For some homes, particularly those with high water tables or older stone foundations, interior management is the most practical approach. But I always recommend trying exterior solutions first. It's better to keep water out than to deal with it after it gets in.
What I Tell Home Buyers
Grading issues show up in most of my inspection reports. I try to put them in context for buyers who sometimes panic when they see "drainage concerns" in writing.
The vast majority of grading problems are maintenance issues, not defects. Extend the downspouts. Add some soil and reshape the grade. These are weekend projects, not emergencies.
Active water intrusion is more serious and requires investigation.
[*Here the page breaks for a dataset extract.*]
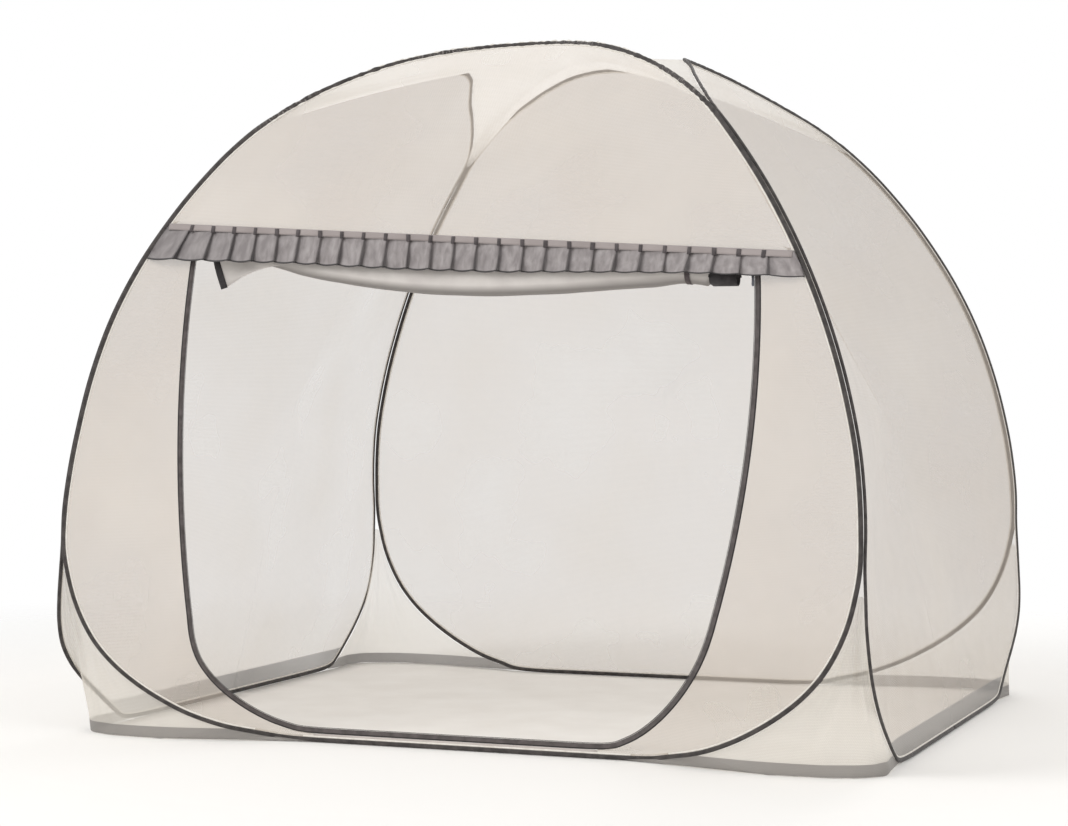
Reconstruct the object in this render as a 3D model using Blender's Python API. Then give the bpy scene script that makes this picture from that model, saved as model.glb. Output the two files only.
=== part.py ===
# Pop-up mosquito net for a bed: four sprung wire loops, sewn together along four
# curved corner ribs, with netting in each loop, a roof cloth, a base sheet and a
# zipped door that is rolled up under a pleated valance.
# Metres, +Z up, front towards -Y, origin on the ground under the middle.
import math

import bmesh
import bpy
import numpy as np
from mathutils import Matrix, Vector

# Wire, its joining sleeve and the folded tape that holds it
WIRE_RADIUS = 0.00175
WIRE_SIDES = 5
WIRE_END_GAP = 0.0006
SLEEVE_WALL = 0.0005
SLEEVE_LENGTH = 0.030
SLEEVE_CRIMP = 0.0002
TAPE_THICKNESS = 0.0010
TAPE_LIP = 0.0100
CLEARANCE = 0.0003
NET_THICKNESS = 0.0008
NET_TUCK = 0.0040

# Corner of the dome at the front right, as points that the wires pass through
VEE = (0.980, -0.890, 0.455)
RIB_LOW = (0.960, -0.860, 0.720)
RIB_MIDDLE = (0.880, -0.830, 1.000)
RIB_HIGH = (0.750, -0.760, 1.250)
RIB_TOP = (0.565, -0.635, 1.480)
# Top and bottom of the front loop
ARCH_TOP = (0.000, -0.275, 1.690)
ARCH_SHOULDER = (0.300, -0.450, 1.635)
FRONT_LEG_BEND = (0.890, -0.885, 0.220)
FRONT_LEG_FOOT = (0.670, -0.835, 0.060)
FRONT_RUN_END = (0.400, -0.740, 0.000)
# Top and bottom of the right loop
TIP_TOP = (0.310, 0.000, 1.665)
TIP_SHOULDER = (0.400, -0.260, 1.615)
SIDE_LEG_BEND = (0.995, -0.870, 0.220)
SIDE_LEG_FOOT = (0.990, -0.685, 0.060)
SIDE_RUN_END = (0.990, -0.560, 0.000)
# Base sheet: its thickness, and the middle of its rounded front right corner
BASE_THICKNESS = 0.0010
BASE_CORNER = (0.925, -0.805)
# How far the cut of the roof cloth lifts its middle above a flat film
ROOF_RISE = 0.080
# Steps along each stretch of a loop, from its top to its run on the ground
TOP_STEPS = (3, 3)
RIB_STEPS = (3, 2, 2, 3)
LEG_STEPS = (4, 4, 3)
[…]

But even then, the solution is usually exterior drainage improvement, not foundation repair. I've seen sellers quote $15,000 for foundation waterproofing when $500 in grading work would have solved the problem.
The Questions to Ask
Has the basement ever had water? When and how much? What was done about it?
Sellers are required to disclose known water intrusion. Their answers, combined with my inspection findings, paint a picture of whether this is a minor issue or something larger.
A bone-dry basement in a house with poor grading might just mean the sellers got lucky with weather. Or it might mean they're good about managing their gutters. Either way, fix the grading. Don't wait to find out the hard way.
The Long Game
Drainage isn't a fix-it-once situation. It's ongoing maintenance. Grades change as soil settles. Landscaping grows and alters drainage patterns. Downspout extensions get knocked off or crushed by lawn mowers.
Walk your property after heavy rains once or twice a year. See where water goes. Make adjustments before problems develop. The house that stays dry is the house whose owner pays attention to water management.
Tom checks his gutters now. Every spring and fall, like clockwork. He's become almost evangelical about downspout extensions. Last month he helped his other neighbor install them after seeing puddles against her foundation.
"You were right," he told me. "It's not about the foundation. It's about where the water goes."
Took him a flooded basement to figure that out. Hopefully you're reading this first.